OTTAWA – A Chinese court’s decision to uphold the death sentence against Robert Schellenberg, a Canadian man convicted of drug trafficking, is cruel, inhuman, and contrary to international law, Amnesty International said today.
On Tuesday, the Higher People’s Court of Liaoning Province rejected Schellenberg’s appeal to overturn the sentence, which was handed down in January 2019.
In a statement, a spokesperson for Schellenberg’s family said the latest development is “disappointing” and “difficult to fully process,” but that the case is not closed.
“The process is ongoing and the family is choosing to be hopeful – holding out hope against hope even – that it will move forward in a better direction for their son, brother, grandson, nephew, and cousin,” reads the statement. “The Canadian government has been clear in its condemnation of the situation and demands for clemency for Robert. His family hopes for the same and believes it is still possible.”
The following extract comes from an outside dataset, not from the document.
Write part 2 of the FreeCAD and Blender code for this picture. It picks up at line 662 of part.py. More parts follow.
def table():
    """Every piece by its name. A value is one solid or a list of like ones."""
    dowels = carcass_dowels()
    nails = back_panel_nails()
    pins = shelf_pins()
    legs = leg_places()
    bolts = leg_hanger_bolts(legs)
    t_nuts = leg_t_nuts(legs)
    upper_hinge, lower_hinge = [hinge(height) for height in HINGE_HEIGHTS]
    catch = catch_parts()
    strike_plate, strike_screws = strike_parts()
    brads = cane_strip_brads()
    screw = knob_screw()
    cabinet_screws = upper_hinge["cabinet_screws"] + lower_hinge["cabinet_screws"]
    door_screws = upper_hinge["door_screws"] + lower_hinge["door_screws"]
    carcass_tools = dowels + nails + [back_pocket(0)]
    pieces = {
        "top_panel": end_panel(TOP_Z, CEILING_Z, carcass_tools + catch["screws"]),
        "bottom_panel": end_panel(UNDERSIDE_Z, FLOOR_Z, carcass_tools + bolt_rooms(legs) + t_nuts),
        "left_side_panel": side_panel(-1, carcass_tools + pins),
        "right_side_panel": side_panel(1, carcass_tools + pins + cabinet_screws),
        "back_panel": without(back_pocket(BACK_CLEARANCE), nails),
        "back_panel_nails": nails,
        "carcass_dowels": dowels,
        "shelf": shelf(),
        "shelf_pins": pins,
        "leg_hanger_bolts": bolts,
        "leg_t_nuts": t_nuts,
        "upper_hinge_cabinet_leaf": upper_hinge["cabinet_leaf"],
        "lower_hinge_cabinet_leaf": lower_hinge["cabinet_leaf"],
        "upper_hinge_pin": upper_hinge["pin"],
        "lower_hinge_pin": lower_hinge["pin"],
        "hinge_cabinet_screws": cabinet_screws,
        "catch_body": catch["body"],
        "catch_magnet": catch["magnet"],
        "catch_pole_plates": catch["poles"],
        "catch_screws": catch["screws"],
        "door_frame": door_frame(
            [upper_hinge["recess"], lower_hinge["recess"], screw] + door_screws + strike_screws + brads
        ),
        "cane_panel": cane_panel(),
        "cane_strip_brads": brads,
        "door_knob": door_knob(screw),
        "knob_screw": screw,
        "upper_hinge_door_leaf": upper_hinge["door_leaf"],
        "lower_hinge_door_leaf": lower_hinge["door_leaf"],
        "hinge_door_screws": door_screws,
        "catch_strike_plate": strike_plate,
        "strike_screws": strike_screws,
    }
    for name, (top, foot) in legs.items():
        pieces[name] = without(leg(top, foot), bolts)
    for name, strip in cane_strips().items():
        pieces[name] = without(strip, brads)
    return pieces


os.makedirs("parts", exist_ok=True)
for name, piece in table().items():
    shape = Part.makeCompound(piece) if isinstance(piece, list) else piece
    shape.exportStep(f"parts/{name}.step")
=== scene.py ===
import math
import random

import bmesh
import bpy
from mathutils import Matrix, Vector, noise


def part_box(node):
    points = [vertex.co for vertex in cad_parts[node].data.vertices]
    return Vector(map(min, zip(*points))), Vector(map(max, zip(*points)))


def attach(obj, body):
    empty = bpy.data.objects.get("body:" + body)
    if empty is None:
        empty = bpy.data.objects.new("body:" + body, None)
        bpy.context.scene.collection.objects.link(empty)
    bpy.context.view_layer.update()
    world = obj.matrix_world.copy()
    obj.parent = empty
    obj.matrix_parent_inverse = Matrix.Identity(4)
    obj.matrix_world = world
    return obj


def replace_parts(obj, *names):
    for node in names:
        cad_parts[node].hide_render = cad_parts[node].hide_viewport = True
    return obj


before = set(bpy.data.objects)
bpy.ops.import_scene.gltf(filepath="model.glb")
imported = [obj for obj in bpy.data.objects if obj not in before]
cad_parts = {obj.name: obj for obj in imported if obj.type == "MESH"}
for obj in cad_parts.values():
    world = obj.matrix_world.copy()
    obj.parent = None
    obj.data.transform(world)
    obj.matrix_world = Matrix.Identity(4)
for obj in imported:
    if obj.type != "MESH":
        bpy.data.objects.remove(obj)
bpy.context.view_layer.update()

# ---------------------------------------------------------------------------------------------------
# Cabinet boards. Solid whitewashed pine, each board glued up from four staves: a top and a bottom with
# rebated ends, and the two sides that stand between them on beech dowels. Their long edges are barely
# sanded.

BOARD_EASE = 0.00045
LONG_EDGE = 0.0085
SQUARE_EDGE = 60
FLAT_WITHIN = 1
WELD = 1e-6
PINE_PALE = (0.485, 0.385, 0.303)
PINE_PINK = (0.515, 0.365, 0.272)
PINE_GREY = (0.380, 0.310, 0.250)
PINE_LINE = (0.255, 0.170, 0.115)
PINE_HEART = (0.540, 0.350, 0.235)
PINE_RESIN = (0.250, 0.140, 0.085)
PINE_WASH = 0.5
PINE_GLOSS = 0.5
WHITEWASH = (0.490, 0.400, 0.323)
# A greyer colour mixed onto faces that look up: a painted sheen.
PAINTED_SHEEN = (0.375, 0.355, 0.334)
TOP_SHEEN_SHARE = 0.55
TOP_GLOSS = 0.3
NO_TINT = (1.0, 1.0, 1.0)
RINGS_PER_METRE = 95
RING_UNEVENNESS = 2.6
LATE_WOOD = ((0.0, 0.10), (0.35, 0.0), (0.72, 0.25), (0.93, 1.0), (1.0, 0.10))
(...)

Schellenberg was initially sentenced to 15 years in prison for drug smuggling, charges he denies, at his original trial in November 2018 at the Dalian Intermediate People’s Court in China’s northeast Liaoning Province. At the appeal hearing a month later, prosecutors said they had uncovered new evidence and argued that the original sentence was too lenient. He received a death sentence at a one-day re-trial by the same Dalian Intermediate People’s Court in January 2019.
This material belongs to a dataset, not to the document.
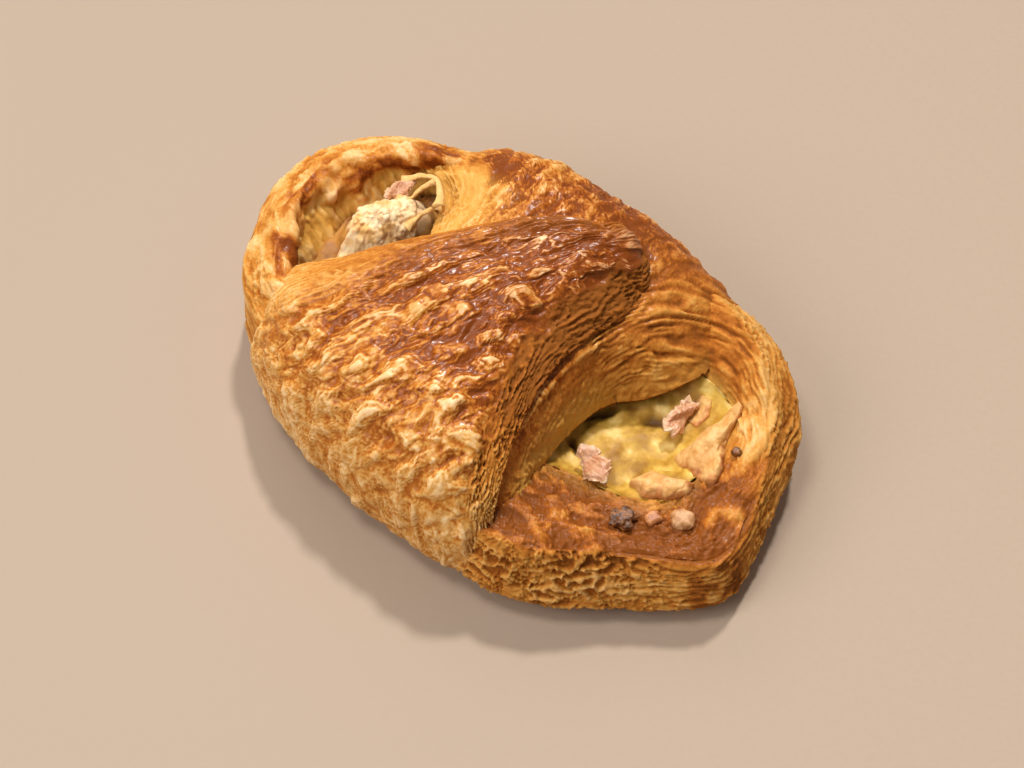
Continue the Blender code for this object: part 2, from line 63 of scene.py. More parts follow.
OUTLINE = (
    (-75, 47.7), (-60, 51.7), (-45, 55.5), (-30, 59.5), (-18, 66.0), (-5, 73.0), (5, 71.0),
    (18, 69.5), (30, 70.5), (42, 68.5), (60, 61.0), (75, 56.3), (90, 54.5), (105, 56.0),
    (120, 60.1), (135, 66.3), (150, 73.5), (165, 82.0), (174, 84.5), (183, 83.5), (195, 78.5),
    (210, 69.6), (225, 59.9), (240, 52.5), (255, 48.3), (270, 46.7),
)
UNDER_FLAP = ((0, 0), (50, 0), (66, 1), (140, 1), (155, 0), (180, 0), (200, 0), (212, 1), (292, 1), (306, 0))
UNDER_FLAP_INSET = 1.2
CREST_Z = (
    (0, 19), (20, 24), (45, 28.5), (60, 29), (90, 27), (125, 29), (145, 35), (160, 37), (180, 35.5),
    (200, 33.5), (212, 31), (240, 26), (285, 24), (300, 24.5), (320, 23), (340, 20.5),
)
CREST_IN = (
    (0, 5), (20, 7), (30, 10), (45, 12), (62, 10), (90, 9), (125, 9), (150, 13), (165, 14), (180, 12),
    (195, 12), (210, 12), (240, 9), (285, 8), (310, 7.5), (340, 9),
)
LIP_Z = (
    (0, 6), (20, 13), (45, 20), (62, 21), (90, 18), (125, 22), (145, 30), (165, 31), (180, 29),
    (203, 26), (240, 18), (285, 12), (310, 8), (340, 6),
)
LIP_IN = (
    (0, 0.8), (20, 1.2), (45, 3), (62, 3), (90, 3), (125, 5), (150, 6), (170, 5), (180, 4.2), (203, 3.2),
    (240, 3), (285, 2), (310, 1), (340, 0.8),
)
POCKET_IN = (
    (6, 20.5), (16, 17), (27, 16.5), (36, 20), (46, 26), (58, 28), (90, 16), (125, 15), (150, 21),
    (165, 22), (180, 23), (195, 20), (210, 18), (240, 14), (285, 15), (303, 25), (322, 34), (338, 34),
    (348, 30), (358, 23.5),
)
POCKET_Z = (
    (0, 18), (20, 19.5), (45, 20), (60, 20), (90, 19), (125, 20), (150, 26), (180, 24), (203, 24),
    (240, 19), (285, 18), (320, 17.5), (343, 17),
)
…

Aubrey Harris, Amnesty International Canada’s Coordinator of the Campaign to Abolish the Death Penalty, called the ruling a flagrant violation of international law.
“This is hardly a show of justice for Robert Schellenberg, or for China, the country that still issues the highest number of death sentences in the world,” he said. “These executions remain shrouded in secrecy, and Robert’s sentencing is no different. Despite significant concerns about the fairness of his re-trial – a rushed, one-day affair that ended with a death sentence – a higher court is choosing to stand by this cruel sentence. Chinese authorities must halt this execution – and immediately stop seeking the death penalty in all cases.”
Chinese authorities continue to execute a significant number of individuals for drug-related and other offences which do not meet the “most serious crimes” threshold to which the use of the death penalty must be restricted under international law. States are under an obligation to review their criminal laws to ensure that the death penalty is not imposed for drug-related offences
Amnesty International opposes the death penalty in all cases without exception regardless of the nature or circumstances of the crime; guilt, innocence or other characteristics of the individual; or the method used by the state to carry out the execution. The organization has been campaigning for total abolition of the death penalty for over 40 years.